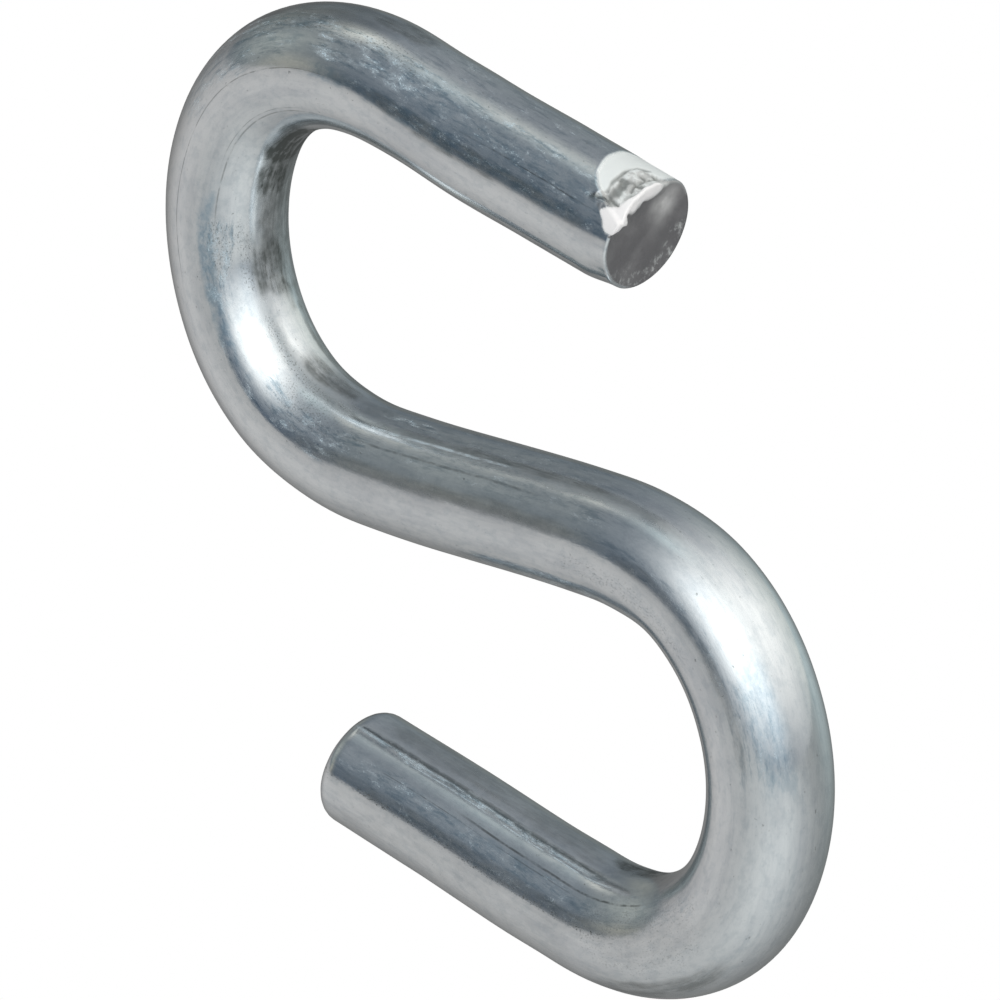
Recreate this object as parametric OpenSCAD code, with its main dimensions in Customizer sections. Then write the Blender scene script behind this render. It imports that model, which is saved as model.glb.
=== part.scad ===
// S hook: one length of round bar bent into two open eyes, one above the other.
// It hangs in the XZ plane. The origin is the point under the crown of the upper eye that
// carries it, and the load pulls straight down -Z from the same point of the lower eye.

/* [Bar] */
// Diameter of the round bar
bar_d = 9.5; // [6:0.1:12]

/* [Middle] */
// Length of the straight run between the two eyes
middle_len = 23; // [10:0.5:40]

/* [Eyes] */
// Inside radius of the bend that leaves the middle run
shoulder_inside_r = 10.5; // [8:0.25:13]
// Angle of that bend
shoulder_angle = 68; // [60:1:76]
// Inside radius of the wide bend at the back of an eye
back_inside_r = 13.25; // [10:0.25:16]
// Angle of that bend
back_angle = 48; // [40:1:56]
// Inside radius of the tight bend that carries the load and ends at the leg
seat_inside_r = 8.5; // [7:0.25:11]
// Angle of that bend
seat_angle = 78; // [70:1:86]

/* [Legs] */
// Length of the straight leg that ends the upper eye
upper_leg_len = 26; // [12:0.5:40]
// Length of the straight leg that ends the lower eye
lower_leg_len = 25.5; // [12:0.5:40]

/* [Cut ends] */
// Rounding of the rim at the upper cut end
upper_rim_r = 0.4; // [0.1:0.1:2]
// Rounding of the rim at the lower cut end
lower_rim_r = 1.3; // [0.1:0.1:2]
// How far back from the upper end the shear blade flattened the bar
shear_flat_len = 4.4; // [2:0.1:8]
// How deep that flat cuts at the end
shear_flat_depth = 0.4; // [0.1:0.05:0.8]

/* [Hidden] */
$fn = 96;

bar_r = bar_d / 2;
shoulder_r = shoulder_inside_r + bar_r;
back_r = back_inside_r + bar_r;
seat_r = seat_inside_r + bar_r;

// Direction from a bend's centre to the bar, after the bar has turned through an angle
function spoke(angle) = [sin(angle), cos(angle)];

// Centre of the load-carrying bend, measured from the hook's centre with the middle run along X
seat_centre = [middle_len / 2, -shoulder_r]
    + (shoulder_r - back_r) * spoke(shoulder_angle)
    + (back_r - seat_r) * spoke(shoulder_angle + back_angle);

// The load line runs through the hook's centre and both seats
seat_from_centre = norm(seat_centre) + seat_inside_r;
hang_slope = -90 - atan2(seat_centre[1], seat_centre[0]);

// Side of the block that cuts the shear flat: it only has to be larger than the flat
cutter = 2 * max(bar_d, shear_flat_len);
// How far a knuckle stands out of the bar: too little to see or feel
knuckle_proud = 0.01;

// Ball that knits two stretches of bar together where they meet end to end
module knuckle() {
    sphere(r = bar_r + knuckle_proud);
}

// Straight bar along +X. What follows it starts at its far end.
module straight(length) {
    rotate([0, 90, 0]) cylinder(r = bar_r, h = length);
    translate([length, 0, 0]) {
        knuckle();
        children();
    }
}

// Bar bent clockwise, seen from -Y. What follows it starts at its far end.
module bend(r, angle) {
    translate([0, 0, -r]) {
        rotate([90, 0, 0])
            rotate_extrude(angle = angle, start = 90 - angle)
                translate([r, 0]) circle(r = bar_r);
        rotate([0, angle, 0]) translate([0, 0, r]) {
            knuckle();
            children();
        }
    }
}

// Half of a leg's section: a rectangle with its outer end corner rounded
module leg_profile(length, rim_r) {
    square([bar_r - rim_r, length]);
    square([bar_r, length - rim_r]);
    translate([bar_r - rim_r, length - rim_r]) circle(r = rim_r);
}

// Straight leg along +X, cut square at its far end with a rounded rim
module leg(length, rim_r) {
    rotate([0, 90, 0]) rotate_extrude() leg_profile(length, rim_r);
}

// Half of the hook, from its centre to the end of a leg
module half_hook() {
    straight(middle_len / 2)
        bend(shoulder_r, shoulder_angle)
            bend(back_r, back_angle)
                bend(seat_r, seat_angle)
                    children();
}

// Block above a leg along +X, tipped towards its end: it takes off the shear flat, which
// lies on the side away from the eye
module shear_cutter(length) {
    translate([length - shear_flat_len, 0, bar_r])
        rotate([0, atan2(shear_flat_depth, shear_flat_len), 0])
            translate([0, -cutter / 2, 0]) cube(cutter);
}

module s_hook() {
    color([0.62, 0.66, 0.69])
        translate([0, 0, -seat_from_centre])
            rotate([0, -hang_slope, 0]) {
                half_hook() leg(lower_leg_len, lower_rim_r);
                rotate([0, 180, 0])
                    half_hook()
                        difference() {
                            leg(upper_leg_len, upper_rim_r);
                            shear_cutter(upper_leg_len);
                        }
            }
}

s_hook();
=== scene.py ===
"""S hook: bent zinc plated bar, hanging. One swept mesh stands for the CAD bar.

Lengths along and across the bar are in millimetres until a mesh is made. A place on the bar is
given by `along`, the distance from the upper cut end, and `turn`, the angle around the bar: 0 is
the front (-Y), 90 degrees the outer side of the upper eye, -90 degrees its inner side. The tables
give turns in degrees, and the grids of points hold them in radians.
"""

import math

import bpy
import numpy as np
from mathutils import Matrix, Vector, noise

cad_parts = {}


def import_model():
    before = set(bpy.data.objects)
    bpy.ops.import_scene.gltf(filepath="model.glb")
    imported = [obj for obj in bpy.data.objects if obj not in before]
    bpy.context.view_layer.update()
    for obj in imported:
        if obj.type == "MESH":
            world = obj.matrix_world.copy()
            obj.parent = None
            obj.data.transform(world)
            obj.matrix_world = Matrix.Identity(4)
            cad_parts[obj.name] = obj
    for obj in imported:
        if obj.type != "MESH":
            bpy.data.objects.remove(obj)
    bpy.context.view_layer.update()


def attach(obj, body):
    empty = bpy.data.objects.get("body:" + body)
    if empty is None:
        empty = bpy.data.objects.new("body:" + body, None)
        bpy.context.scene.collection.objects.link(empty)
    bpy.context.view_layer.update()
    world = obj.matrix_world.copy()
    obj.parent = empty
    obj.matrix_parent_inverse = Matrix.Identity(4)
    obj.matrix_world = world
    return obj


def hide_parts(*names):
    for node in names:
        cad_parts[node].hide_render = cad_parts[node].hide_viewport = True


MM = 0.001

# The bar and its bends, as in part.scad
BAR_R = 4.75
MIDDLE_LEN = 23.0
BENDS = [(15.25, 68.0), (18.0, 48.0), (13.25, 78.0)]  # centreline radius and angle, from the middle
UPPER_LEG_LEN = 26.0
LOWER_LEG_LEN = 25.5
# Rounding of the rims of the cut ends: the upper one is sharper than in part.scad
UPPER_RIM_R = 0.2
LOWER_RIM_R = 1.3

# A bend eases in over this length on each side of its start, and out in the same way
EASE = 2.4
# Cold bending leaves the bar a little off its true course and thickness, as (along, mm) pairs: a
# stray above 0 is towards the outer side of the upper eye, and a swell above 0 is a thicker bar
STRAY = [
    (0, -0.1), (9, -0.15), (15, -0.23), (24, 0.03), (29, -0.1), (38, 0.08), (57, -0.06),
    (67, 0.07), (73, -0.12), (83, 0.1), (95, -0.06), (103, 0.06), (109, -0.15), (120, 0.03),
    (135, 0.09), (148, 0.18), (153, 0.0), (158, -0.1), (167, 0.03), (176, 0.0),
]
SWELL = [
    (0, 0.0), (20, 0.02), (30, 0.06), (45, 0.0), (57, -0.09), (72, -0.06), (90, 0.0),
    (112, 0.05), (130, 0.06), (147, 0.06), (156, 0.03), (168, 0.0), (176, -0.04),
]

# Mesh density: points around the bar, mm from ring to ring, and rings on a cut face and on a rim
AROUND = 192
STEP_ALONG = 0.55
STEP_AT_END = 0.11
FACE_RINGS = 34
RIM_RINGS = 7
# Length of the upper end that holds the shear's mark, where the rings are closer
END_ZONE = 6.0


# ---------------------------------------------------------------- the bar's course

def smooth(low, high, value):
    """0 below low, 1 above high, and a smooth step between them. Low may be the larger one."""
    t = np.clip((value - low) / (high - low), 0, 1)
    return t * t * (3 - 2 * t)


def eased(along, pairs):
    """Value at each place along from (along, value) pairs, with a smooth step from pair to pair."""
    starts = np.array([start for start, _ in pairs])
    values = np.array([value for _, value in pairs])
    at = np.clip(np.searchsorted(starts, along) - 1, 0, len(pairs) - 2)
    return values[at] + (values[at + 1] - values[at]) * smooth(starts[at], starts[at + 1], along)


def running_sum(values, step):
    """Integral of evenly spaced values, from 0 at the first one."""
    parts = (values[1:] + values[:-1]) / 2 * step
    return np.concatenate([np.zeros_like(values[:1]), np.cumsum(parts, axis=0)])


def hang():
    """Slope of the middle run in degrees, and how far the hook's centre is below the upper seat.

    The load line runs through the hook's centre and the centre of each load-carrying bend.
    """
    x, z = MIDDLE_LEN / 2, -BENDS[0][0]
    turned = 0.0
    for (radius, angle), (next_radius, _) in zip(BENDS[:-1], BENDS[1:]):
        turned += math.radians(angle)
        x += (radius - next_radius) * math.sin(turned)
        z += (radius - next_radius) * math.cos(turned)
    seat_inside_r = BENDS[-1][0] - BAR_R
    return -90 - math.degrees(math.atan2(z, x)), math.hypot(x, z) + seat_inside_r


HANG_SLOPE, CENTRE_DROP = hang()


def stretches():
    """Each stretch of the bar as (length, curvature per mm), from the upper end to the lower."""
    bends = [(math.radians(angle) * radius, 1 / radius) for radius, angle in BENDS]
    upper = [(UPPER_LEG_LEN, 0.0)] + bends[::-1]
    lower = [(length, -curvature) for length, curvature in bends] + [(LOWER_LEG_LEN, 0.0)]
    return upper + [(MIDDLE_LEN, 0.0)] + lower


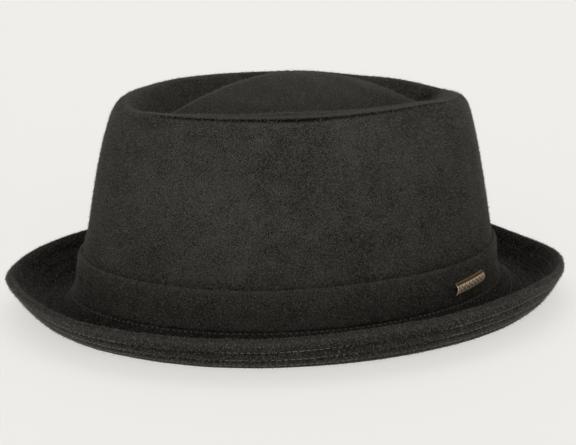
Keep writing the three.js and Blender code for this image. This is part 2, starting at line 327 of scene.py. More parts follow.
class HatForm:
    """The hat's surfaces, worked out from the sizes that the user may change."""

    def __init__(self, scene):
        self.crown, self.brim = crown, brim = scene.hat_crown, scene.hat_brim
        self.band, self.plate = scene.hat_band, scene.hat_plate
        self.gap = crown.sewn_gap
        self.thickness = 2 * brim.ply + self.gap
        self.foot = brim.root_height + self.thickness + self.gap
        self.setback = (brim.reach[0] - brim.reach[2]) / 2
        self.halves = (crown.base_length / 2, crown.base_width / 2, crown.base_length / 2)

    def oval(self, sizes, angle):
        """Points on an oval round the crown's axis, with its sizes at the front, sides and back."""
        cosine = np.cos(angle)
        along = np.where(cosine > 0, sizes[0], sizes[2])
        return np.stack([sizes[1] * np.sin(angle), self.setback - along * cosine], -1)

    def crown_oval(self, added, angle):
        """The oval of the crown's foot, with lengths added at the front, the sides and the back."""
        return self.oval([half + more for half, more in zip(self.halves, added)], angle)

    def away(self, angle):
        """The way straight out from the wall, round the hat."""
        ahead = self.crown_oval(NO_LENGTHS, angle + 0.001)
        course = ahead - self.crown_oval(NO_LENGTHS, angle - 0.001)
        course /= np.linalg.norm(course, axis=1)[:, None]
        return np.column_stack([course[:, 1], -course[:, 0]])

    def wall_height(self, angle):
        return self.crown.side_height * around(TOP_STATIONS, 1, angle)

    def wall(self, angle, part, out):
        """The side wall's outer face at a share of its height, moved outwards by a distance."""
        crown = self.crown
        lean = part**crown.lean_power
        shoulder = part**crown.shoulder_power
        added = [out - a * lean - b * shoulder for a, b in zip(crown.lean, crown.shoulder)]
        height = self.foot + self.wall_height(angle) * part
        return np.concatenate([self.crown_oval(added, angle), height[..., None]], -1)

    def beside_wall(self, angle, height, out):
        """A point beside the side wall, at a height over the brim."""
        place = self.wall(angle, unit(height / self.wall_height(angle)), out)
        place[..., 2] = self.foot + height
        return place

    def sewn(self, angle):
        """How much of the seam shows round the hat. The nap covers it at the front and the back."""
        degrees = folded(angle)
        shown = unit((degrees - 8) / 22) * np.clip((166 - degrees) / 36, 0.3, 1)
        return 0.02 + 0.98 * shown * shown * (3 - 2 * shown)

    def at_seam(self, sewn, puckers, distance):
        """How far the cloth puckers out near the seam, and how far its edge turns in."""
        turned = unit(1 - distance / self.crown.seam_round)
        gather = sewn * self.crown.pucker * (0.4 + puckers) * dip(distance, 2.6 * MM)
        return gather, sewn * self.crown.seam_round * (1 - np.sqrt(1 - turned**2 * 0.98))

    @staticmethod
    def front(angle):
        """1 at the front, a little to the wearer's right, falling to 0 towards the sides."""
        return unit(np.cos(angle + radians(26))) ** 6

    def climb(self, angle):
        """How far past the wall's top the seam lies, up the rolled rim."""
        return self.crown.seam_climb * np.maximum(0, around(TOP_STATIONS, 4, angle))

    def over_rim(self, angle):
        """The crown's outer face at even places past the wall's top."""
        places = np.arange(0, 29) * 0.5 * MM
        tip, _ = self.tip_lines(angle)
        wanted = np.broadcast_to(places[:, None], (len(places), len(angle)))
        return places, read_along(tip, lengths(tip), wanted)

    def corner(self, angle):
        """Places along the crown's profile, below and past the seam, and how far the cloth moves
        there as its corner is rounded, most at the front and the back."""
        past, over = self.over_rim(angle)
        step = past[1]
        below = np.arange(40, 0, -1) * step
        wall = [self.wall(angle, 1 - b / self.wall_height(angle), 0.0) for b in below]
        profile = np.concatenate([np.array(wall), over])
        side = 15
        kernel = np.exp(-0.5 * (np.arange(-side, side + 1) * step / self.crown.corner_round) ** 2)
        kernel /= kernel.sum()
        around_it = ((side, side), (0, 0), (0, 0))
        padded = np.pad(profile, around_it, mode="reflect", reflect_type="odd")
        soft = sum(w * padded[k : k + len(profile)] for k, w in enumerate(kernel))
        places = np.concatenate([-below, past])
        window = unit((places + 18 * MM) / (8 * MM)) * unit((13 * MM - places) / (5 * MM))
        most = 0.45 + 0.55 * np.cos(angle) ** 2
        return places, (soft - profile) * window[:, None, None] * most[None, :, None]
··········
**Exercise**
Repeat word for word the stretch of lines from the one with "Keep writing the" down to the one with "hat's surfaces, worked", both included.

**Output below**
Keep writing the three.js and Blender code for this image. This is part 2, starting at line 327 of scene.py. More parts follow.
class HatForm:
    """The hat's surfaces, worked out from the sizes that the user may change."""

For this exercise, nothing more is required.